Will you quote all of the entries, word for word?

### AVAILABLE DATA ###

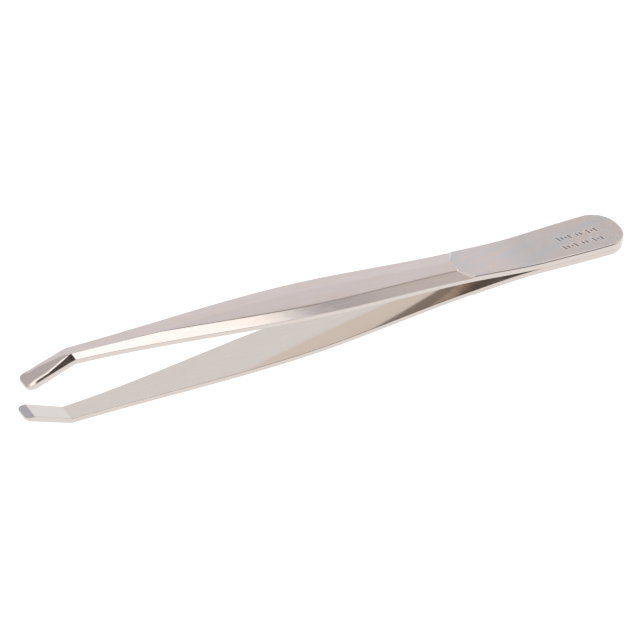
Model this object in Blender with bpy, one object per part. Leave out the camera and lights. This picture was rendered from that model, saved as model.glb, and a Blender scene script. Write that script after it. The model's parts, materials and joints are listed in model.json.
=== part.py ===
"""Spring tweezers: two bowed steel blades, welded at the tail, with tips bent in to a square bite.

The origin is the middle of the closed-in box: +X points to the tail, the tips lie at -X, +Y is across
the blades, and +Z is the direction in which the upper blade opens. The XY plane lies between the
blades. Each blade springs as if it were hinged at its shoulder, so that is where each arm's origin is.
"""
import math

import bmesh
import bpy

MM = 0.001

# Plan of a blade. A name that ends in _AT is a distance from the tail end along X.
LENGTH = 95.0 * MM
TAIL_WIDTH = 8.0 * MM
TAIL_ROUND = 3.7 * MM           # length of the rounded end
TAIL_END_FLAT = 0.6 * MM        # straight stretch in the middle of the rounded end
NECK_WIDTH = 6.6 * MM
NECK_AT = 28.0 * MM
BELLY_WIDTH = 7.75 * MM
BELLY_AT = 49.5 * MM
KNEE_WIDTH = 2.9 * MM
KNEE_TAPER = 0.055              # how fast the width still falls, for each metre, at the knee
TIP_WIDTH = 3.0 * MM
TIP_CORNER = 0.8 * MM
KNEE_FROM_TIP = 7.0 * MM
BITE_LENGTH = 1.3 * MM

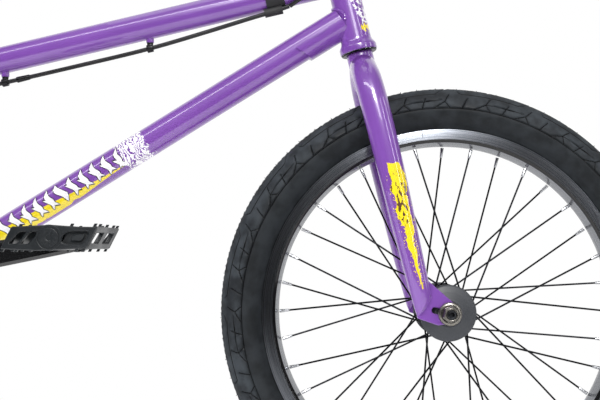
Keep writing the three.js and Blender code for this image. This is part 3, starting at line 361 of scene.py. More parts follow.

###

TASK RESPONSE:
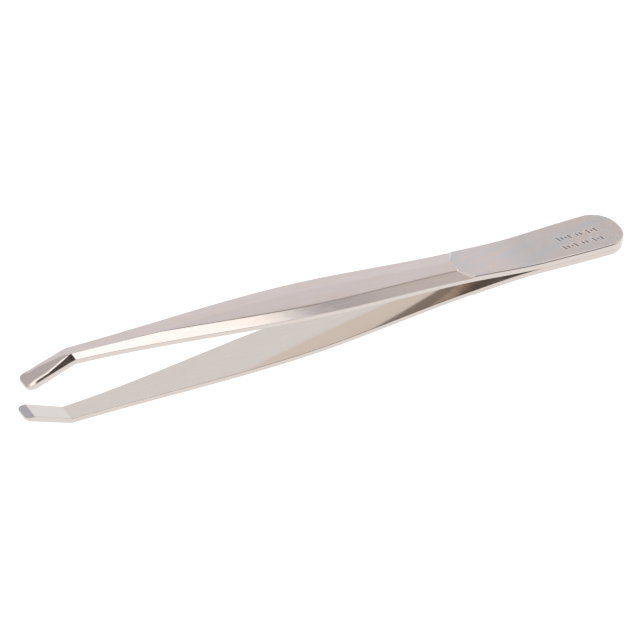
Model this object in Blender with bpy, one object per part. Leave out the camera and lights. This picture was rendered from that model, saved as model.glb, and a Blender scene script. Write that script after it. The model's parts, materials and joints are listed in model.json.
=== part.py ===
"""Spring tweezers: two bowed steel blades, welded at the tail, with tips bent in to a square bite.

The origin is the middle of the closed-in box: +X points to the tail, the tips lie at -X, +Y is across
the blades, and +Z is the direction in which the upper blade opens. The XY plane lies between the
blades. Each blade springs as if it were hinged at its shoulder, so that is where each arm's origin is.
"""
import math

import bmesh
import bpy

MM = 0.001

# Plan of a blade. A name that ends in _AT is a distance from the tail end along X.
LENGTH = 95.0 * MM
TAIL_WIDTH = 8.0 * MM
TAIL_ROUND = 3.7 * MM           # length of the rounded end
TAIL_END_FLAT = 0.6 * MM        # straight stretch in the middle of the rounded end
NECK_WIDTH = 6.6 * MM
NECK_AT = 28.0 * MM
BELLY_WIDTH = 7.75 * MM
BELLY_AT = 49.5 * MM
KNEE_WIDTH = 2.9 * MM
KNEE_TAPER = 0.055              # how fast the width still falls, for each metre, at the knee
TIP_WIDTH = 3.0 * MM
TIP_CORNER = 0.8 * MM
KNEE_FROM_TIP = 7.0 * MM
BITE_LENGTH = 1.3 * MM

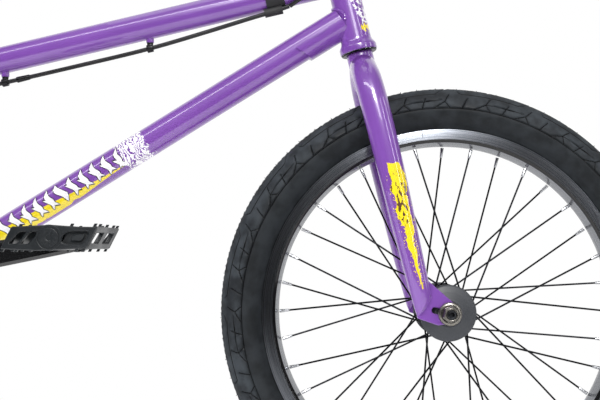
Keep writing the three.js and Blender code for this image. This is part 3, starting at line 361 of scene.py. More parts follow.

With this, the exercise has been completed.